_Exercise description_
Repeat the whole listing exactly.

_Data segment_
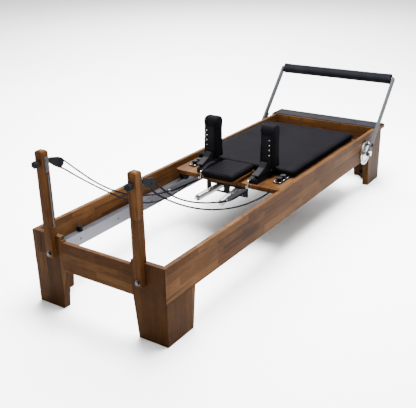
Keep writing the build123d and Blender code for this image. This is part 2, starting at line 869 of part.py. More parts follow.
def spring_mounts():
    """Slotted bar for the loose springs, their pivot pins, and the angle that the drive springs pull on."""
    swing = 26.0
    with BuildPart() as cradle:
        with BuildSketch(end_plane(drive_anchor_x)):
            span(-170.0, 170.0, spring_z - spring_r, carriage_bottom)
        extrude(amount=-5.0)
        with BuildSketch(Plane.XY.offset(carriage_bottom - 5.0)):
            span(drive_anchor_x - 40.0, drive_anchor_x, -170.0, 170.0)
        extrude(amount=5.0)
        with BuildSketch(end_plane(cradle_x[0])):
            span(-138.0, 122.0, spring_z - spring_r - 8.0, carriage_bottom)
            for spring in loose_springs.values():
                share = (spring["anchor"][0] - cradle_x[0]) / (spring["anchor"][0] - spring["tip"][0])
                y = spring["anchor"][1] + share * (spring["tip"][1] - spring["anchor"][1])
                with Locations((y, spring_z)):
                    Rectangle(2 * (spring_r + swing), 2 * spring_r + 2.0, mode=Mode.SUBTRACT)
        extrude(amount=cradle_x[1] - cradle_x[0])
        for spring in loose_springs.values():
            with BuildSketch(Plane.XY.offset(carriage_bottom)):
                with Locations(spring["anchor"]):
                    Circle(spring_pin_r)
            extrude(amount=-(carriage_bottom - spring_z + 8.0))
            with BuildSketch(Plane.XY.offset(carriage_bottom)):
                with Locations(spring["anchor"]):
                    Circle(14.0)
            extrude(amount=-8.0)
            with BuildSketch(Plane.XY.offset(spring_z - 5.5)):
                with Locations(spring["anchor"]):
                    Circle(7.0)
            extrude(amount=-3.0)
    return cradle.part


def spring_bar():
    """Bar with hooks on the inner end board, where the drive springs hang on."""
    with BuildPart() as bar:
        with BuildSketch(end_plane(platform_near_x - 8.0)):
            span(-230.0, 230.0, spring_z - 22.0, spring_z + 18.0)
        extrude(amount=8.0)
        with BuildSketch(end_plane(platform_near_x - 24.0)):
            with Locations(*[(y, spring_z) for y in drive_spring_ys]):
                Circle(5.0)
        extrude(amount=16.0)
    return bar.part


def drive_springs():
    """Extension springs between the carriage and the foot end."""
    far = platform_near_x - 24.3
    near = drive_anchor_x + 0.3
    with BuildPart() as springs:
        for y in drive_spring_ys:
            with BuildSketch(end_plane(near)):
                with Locations((y, spring_z)):
                    Circle(4.0)
            extrude(amount=far - near)
            with BuildSketch(end_plane(near + 22.0)):
                with Locations((y, spring_z)):
                    Circle(spring_r)
            extrude(amount=far - near - 44.0)
    return springs.part


for name, spring in loose_springs.items():
    save(loose_spring(spring["anchor"], spring["tip"]), f"loose_spring_{name}")
save(spring_mounts(), "spring_mounts")
save(spring_bar(), "spring_bar")
save(drive_springs(), "drive_springs")

# ==== footbar ====
arm_angle = math.degrees(math.atan2(footbar_z - pivot_z, footbar_x - pivot_x))
arm_length = math.hypot(footbar_z - pivot_z, footbar_x - pivot_x)
crossbar_size = 58.0
core_r = 12.0
pin_circle_r = 58.0
lock_pin_r = 5.0
groove_depth = 3.5
pivot_r = 10.0


def arm_plane(y):
    """Side plane turned so that local x runs up the arm from the pivot."""
    slope = math.radians(arm_angle)
    return Plane(origin=(pivot_x, y, pivot_z), x_dir=(math.cos(slope), 0, math.sin(slope)), z_dir=(0, -1, 0))


def footbar_arms():
    """Flat-tube arms with rounded ends, bored for the pivot and for the lock pin."""
    with BuildPart() as arms:
        for side in SIDES.values():
            with BuildSketch(arm_plane(side * arm_y)):
                with Locations((0, 0)):
                    Circle(20.0)
                span(0, arm_length + 6.0, -arm_w / 2, arm_w / 2)
                with Locations((0, 0)):
                    Circle(pivot_r + hole_clearance, mode=Mode.SUBTRACT)
                with Locations((pin_circle_r, 0)):
                    Circle(lock_pin_r + hole_clearance, mode=Mode.SUBTRACT)
            extrude(amount=-side * arm_t)
            with BuildSketch(arm_plane(side * arm_y)):
                with Locations((170.0, -arm_w / 2 - 7.0)):
                    Rectangle(34.0, 14.0)
            extrude(amount=-side * 10.0)
        fillet(arms.edges().filter_by(lambda e: e.length > arm_length / 2), 2.5)
    return arms.part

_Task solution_
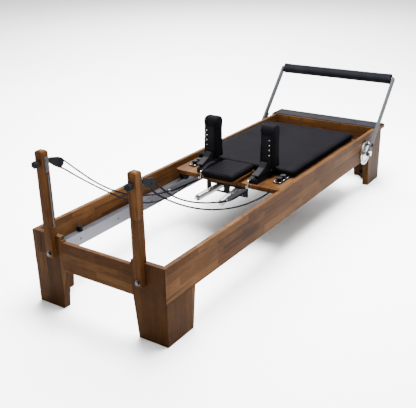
Keep writing the build123d and Blender code for this image. This is part 2, starting at line 869 of part.py. More parts follow.
def spring_mounts():
    """Slotted bar for the loose springs, their pivot pins, and the angle that the drive springs pull on."""
    swing = 26.0
    with BuildPart() as cradle:
        with BuildSketch(end_plane(drive_anchor_x)):
            span(-170.0, 170.0, spring_z - spring_r, carriage_bottom)
        extrude(amount=-5.0)
        with BuildSketch(Plane.XY.offset(carriage_bottom - 5.0)):
            span(drive_anchor_x - 40.0, drive_anchor_x, -170.0, 170.0)
        extrude(amount=5.0)
        with BuildSketch(end_plane(cradle_x[0])):
            span(-138.0, 122.0, spring_z - spring_r - 8.0, carriage_bottom)
            for spring in loose_springs.values():
                share = (spring["anchor"][0] - cradle_x[0]) / (spring["anchor"][0] - spring["tip"][0])
                y = spring["anchor"][1] + share * (spring["tip"][1] - spring["anchor"][1])
                with Locations((y, spring_z)):
                    Rectangle(2 * (spring_r + swing), 2 * spring_r + 2.0, mode=Mode.SUBTRACT)
        extrude(amount=cradle_x[1] - cradle_x[0])
        for spring in loose_springs.values():
            with BuildSketch(Plane.XY.offset(carriage_bottom)):
                with Locations(spring["anchor"]):
                    Circle(spring_pin_r)
            extrude(amount=-(carriage_bottom - spring_z + 8.0))
            with BuildSketch(Plane.XY.offset(carriage_bottom)):
                with Locations(spring["anchor"]):
                    Circle(14.0)
            extrude(amount=-8.0)
            with BuildSketch(Plane.XY.offset(spring_z - 5.5)):
                with Locations(spring["anchor"]):
                    Circle(7.0)
            extrude(amount=-3.0)
    return cradle.part


def spring_bar():
    """Bar with hooks on the inner end board, where the drive springs hang on."""
    with BuildPart() as bar:
        with BuildSketch(end_plane(platform_near_x - 8.0)):
            span(-230.0, 230.0, spring_z - 22.0, spring_z + 18.0)
        extrude(amount=8.0)
        with BuildSketch(end_plane(platform_near_x - 24.0)):
            with Locations(*[(y, spring_z) for y in drive_spring_ys]):
                Circle(5.0)
        extrude(amount=16.0)
    return bar.part


def drive_springs():
    """Extension springs between the carriage and the foot end."""
    far = platform_near_x - 24.3
    near = drive_anchor_x + 0.3
    with BuildPart() as springs:
        for y in drive_spring_ys:
            with BuildSketch(end_plane(near)):
                with Locations((y, spring_z)):
                    Circle(4.0)
            extrude(amount=far - near)
            with BuildSketch(end_plane(near + 22.0)):
                with Locations((y, spring_z)):
                    Circle(spring_r)
            extrude(amount=far - near - 44.0)
    return springs.part


for name, spring in loose_springs.items():
    save(loose_spring(spring["anchor"], spring["tip"]), f"loose_spring_{name}")
save(spring_mounts(), "spring_mounts")
save(spring_bar(), "spring_bar")
save(drive_springs(), "drive_springs")

# ==== footbar ====
arm_angle = math.degrees(math.atan2(footbar_z - pivot_z, footbar_x - pivot_x))
arm_length = math.hypot(footbar_z - pivot_z, footbar_x - pivot_x)
crossbar_size = 58.0
core_r = 12.0
pin_circle_r = 58.0
lock_pin_r = 5.0
groove_depth = 3.5
pivot_r = 10.0


def arm_plane(y):
    """Side plane turned so that local x runs up the arm from the pivot."""
    slope = math.radians(arm_angle)
    return Plane(origin=(pivot_x, y, pivot_z), x_dir=(math.cos(slope), 0, math.sin(slope)), z_dir=(0, -1, 0))


def footbar_arms():
    """Flat-tube arms with rounded ends, bored for the pivot and for the lock pin."""
    with BuildPart() as arms:
        for side in SIDES.values():
            with BuildSketch(arm_plane(side * arm_y)):
                with Locations((0, 0)):
                    Circle(20.0)
                span(0, arm_length + 6.0, -arm_w / 2, arm_w / 2)
                with Locations((0, 0)):
                    Circle(pivot_r + hole_clearance, mode=Mode.SUBTRACT)
                with Locations((pin_circle_r, 0)):
                    Circle(lock_pin_r + hole_clearance, mode=Mode.SUBTRACT)
            extrude(amount=-side * arm_t)
            with BuildSketch(arm_plane(side * arm_y)):
                with Locations((170.0, -arm_w / 2 - 7.0)):
                    Rectangle(34.0, 14.0)
            extrude(amount=-side * 10.0)
        fillet(arms.edges().filter_by(lambda e: e.length > arm_length / 2), 2.5)
    return arms.part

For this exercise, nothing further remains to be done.